# AIM OF THE TASK
Restate each of the lines given below, word for word.

# DATASET CONTENT
______

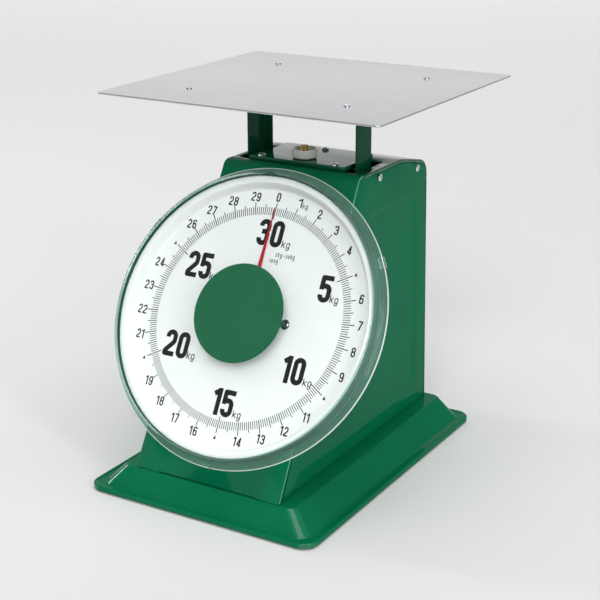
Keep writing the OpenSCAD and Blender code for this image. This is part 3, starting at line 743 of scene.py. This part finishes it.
hangBox = nodeBox("zero_rod")
hangPlace = np.array([0, (hangBox[0][1] + hangBox[1][1]) / 2, 0])
knobLow, knobHigh = nodeBox("zero_knob")
knobValues = {"rim": 2.4, "dish": 3.0, "foot": 2.2, "edge": 0.9, "bore": 5.1}


def makeKnob():
    v = knobValues
    radius = (knobHigh - knobLow)[0] / 2
    low, high = knobLow[2], knobHigh[2]
    floor = high - v["dish"]
    profile = roundedPath(
        [(v["bore"], low), (radius - 0.5, low), (radius, high), (radius - v["rim"], high),
         (radius - v["rim"] - 0.5, floor), (v["bore"], floor + 0.3)],
        [0.3, v["foot"], v["edge"], 0.8, 1.2, 0.3], steps=6,
    )
    piece = turnedPiece("zero_knob_body", profile, 96, lambda p: p + hangPlace, sharp=40)
    finishPiece(piece, "zero_knob", "knob_cream", knobCream, "zero_knob")


rodValues = {"pitch": 1.5, "depth": 0.45, "rowsPerTurn": 8, "chamfer": 0.8}


def makeZeroRod():
    # a thread: the radius falls and rises with the height minus the helix's own rise
    v = rodValues
    low, high = hangBox[0][2], hangBox[1][2]
    radius = (hangBox[1] - hangBox[0])[0] / 2
    rows = int((high - low) / v["pitch"] * v["rowsPerTurn"])
    around = np.linspace(0, 2 * np.pi, 48, endpoint=False)
    z, a = np.meshgrid(np.linspace(low, high, rows), around, indexing="ij")
    phase = (z / v["pitch"] - a / (2 * np.pi)) % 1
    r = radius - v["depth"] * (1 - np.abs(2 * phase - 1))
    r = np.minimum(r, radius - v["chamfer"] + (high - z) * 1.0)
    grid = np.stack([r * np.cos(a), r * np.sin(a), z], -1) + hangPlace
    piece = gridPiece("zero_rod_thread", grid, wrapColumns=True, caps="first last", sharp=60)
    finishPiece(piece, "spring_hanger", "brass", brass, "zero_rod")


makeKnob()
makeZeroRod()
print("bridge, knob and rod done")

# ---- uprights and weighing plate ---------------------------------------------

uprightValues = {"wall": 2.0, "bend": 3.2, "railDrop": 12, "footBand": 0.1}


def makeUpright(side, name, node):
    # an angle section with one bend, drawn out from its foot to the plate; the flange's
    # top is cut away under the rail, as on the CAD upright
    v = uprightValues
    low, high = nodeBox(node)
    outer = high[0] if side > 0 else -low[0]
    inner = low[0] if side > 0 else -high[0]
    front, back, wall = low[1], high[1], v["wall"]
    section = roundedPath(
        [(outer, front), (outer, back), (inner, back), (inner, back - wall), (outer - wall, back - wall),
         (outer - wall, front)],
        [0.5, v["bend"], 0.5, 0.5, v["bend"] - wall, 0.5], steps=6,
    )
    section[:, 0] *= side
    shoulder = high[2] - v["railDrop"]
    levels = (low[2], low[2] + v["footBand"], shoulder)
    grid = np.array([atHeight(section, z) for z in levels])
    lower = grid.reshape(-1, 3), gridFaces(*grid.shape[:2], wrapColumns=True) + endCaps(*grid.shape[:2])
    webBack = back - v["bend"]
    web = roundedPath([(outer, front), (outer, webBack), (outer - wall, webBack), (outer - wall, front)],
                      0.5, steps=3)
    web[:, 0] *= side
    grid = np.array([atHeight(web, z) for z in (shoulder, high[2])])
    upper = grid.reshape(-1, 3), gridFaces(*grid.shape[:2], wrapColumns=True) + endCaps(*grid.shape[:2])
    piece = meshPiece(name, *joinParts([lower, upper]))
    # the uprights take the darker green, painted shade for the plate's shadow
    finishPiece(piece, "platform", "green_enamel", uprightShadeEnamel, node)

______

# RESPONSE TO THE TASK
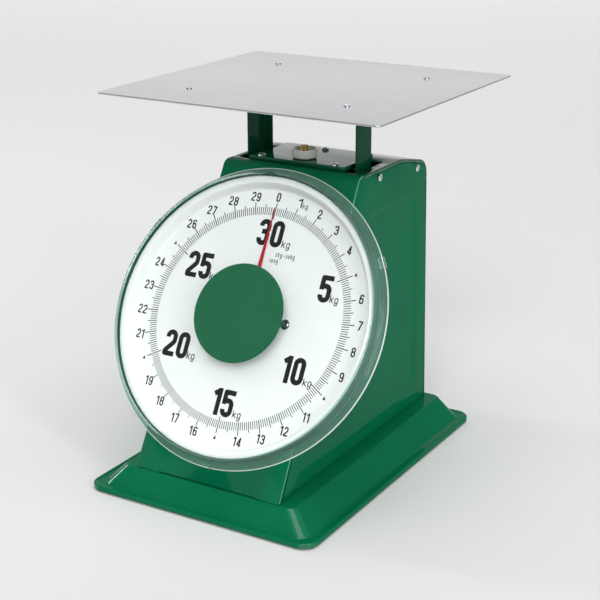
Keep writing the OpenSCAD and Blender code for this image. This is part 3, starting at line 743 of scene.py. This part finishes it.
hangBox = nodeBox("zero_rod")
hangPlace = np.array([0, (hangBox[0][1] + hangBox[1][1]) / 2, 0])
knobLow, knobHigh = nodeBox("zero_knob")
knobValues = {"rim": 2.4, "dish": 3.0, "foot": 2.2, "edge": 0.9, "bore": 5.1}


def makeKnob():
    v = knobValues
    radius = (knobHigh - knobLow)[0] / 2
    low, high = knobLow[2], knobHigh[2]
    floor = high - v["dish"]
    profile = roundedPath(
        [(v["bore"], low), (radius - 0.5, low), (radius, high), (radius - v["rim"], high),
         (radius - v["rim"] - 0.5, floor), (v["bore"], floor + 0.3)],
        [0.3, v["foot"], v["edge"], 0.8, 1.2, 0.3], steps=6,
    )
    piece = turnedPiece("zero_knob_body", profile, 96, lambda p: p + hangPlace, sharp=40)
    finishPiece(piece, "zero_knob", "knob_cream", knobCream, "zero_knob")


rodValues = {"pitch": 1.5, "depth": 0.45, "rowsPerTurn": 8, "chamfer": 0.8}


def makeZeroRod():
    # a thread: the radius falls and rises with the height minus the helix's own rise
    v = rodValues
    low, high = hangBox[0][2], hangBox[1][2]
    radius = (hangBox[1] - hangBox[0])[0] / 2
    rows = int((high - low) / v["pitch"] * v["rowsPerTurn"])
    around = np.linspace(0, 2 * np.pi, 48, endpoint=False)
    z, a = np.meshgrid(np.linspace(low, high, rows), around, indexing="ij")
    phase = (z / v["pitch"] - a / (2 * np.pi)) % 1
    r = radius - v["depth"] * (1 - np.abs(2 * phase - 1))
    r = np.minimum(r, radius - v["chamfer"] + (high - z) * 1.0)
    grid = np.stack([r * np.cos(a), r * np.sin(a), z], -1) + hangPlace
    piece = gridPiece("zero_rod_thread", grid, wrapColumns=True, caps="first last", sharp=60)
    finishPiece(piece, "spring_hanger", "brass", brass, "zero_rod")


makeKnob()
makeZeroRod()
print("bridge, knob and rod done")

# ---- uprights and weighing plate ---------------------------------------------

uprightValues = {"wall": 2.0, "bend": 3.2, "railDrop": 12, "footBand": 0.1}


def makeUpright(side, name, node):
    # an angle section with one bend, drawn out from its foot to the plate; the flange's
    # top is cut away under the rail, as on the CAD upright
    v = uprightValues
    low, high = nodeBox(node)
    outer = high[0] if side > 0 else -low[0]
    inner = low[0] if side > 0 else -high[0]
    front, back, wall = low[1], high[1], v["wall"]
    section = roundedPath(
        [(outer, front), (outer, back), (inner, back), (inner, back - wall), (outer - wall, back - wall),
         (outer - wall, front)],
        [0.5, v["bend"], 0.5, 0.5, v["bend"] - wall, 0.5], steps=6,
    )
    section[:, 0] *= side
    shoulder = high[2] - v["railDrop"]
    levels = (low[2], low[2] + v["footBand"], shoulder)
    grid = np.array([atHeight(section, z) for z in levels])
    lower = grid.reshape(-1, 3), gridFaces(*grid.shape[:2], wrapColumns=True) + endCaps(*grid.shape[:2])
    webBack = back - v["bend"]
    web = roundedPath([(outer, front), (outer, webBack), (outer - wall, webBack), (outer - wall, front)],
                      0.5, steps=3)
    web[:, 0] *= side
    grid = np.array([atHeight(web, z) for z in (shoulder, high[2])])
    upper = grid.reshape(-1, 3), gridFaces(*grid.shape[:2], wrapColumns=True) + endCaps(*grid.shape[:2])
    piece = meshPiece(name, *joinParts([lower, upper]))
    # the uprights take the darker green, painted shade for the plate's shadow
    finishPiece(piece, "platform", "green_enamel", uprightShadeEnamel, node)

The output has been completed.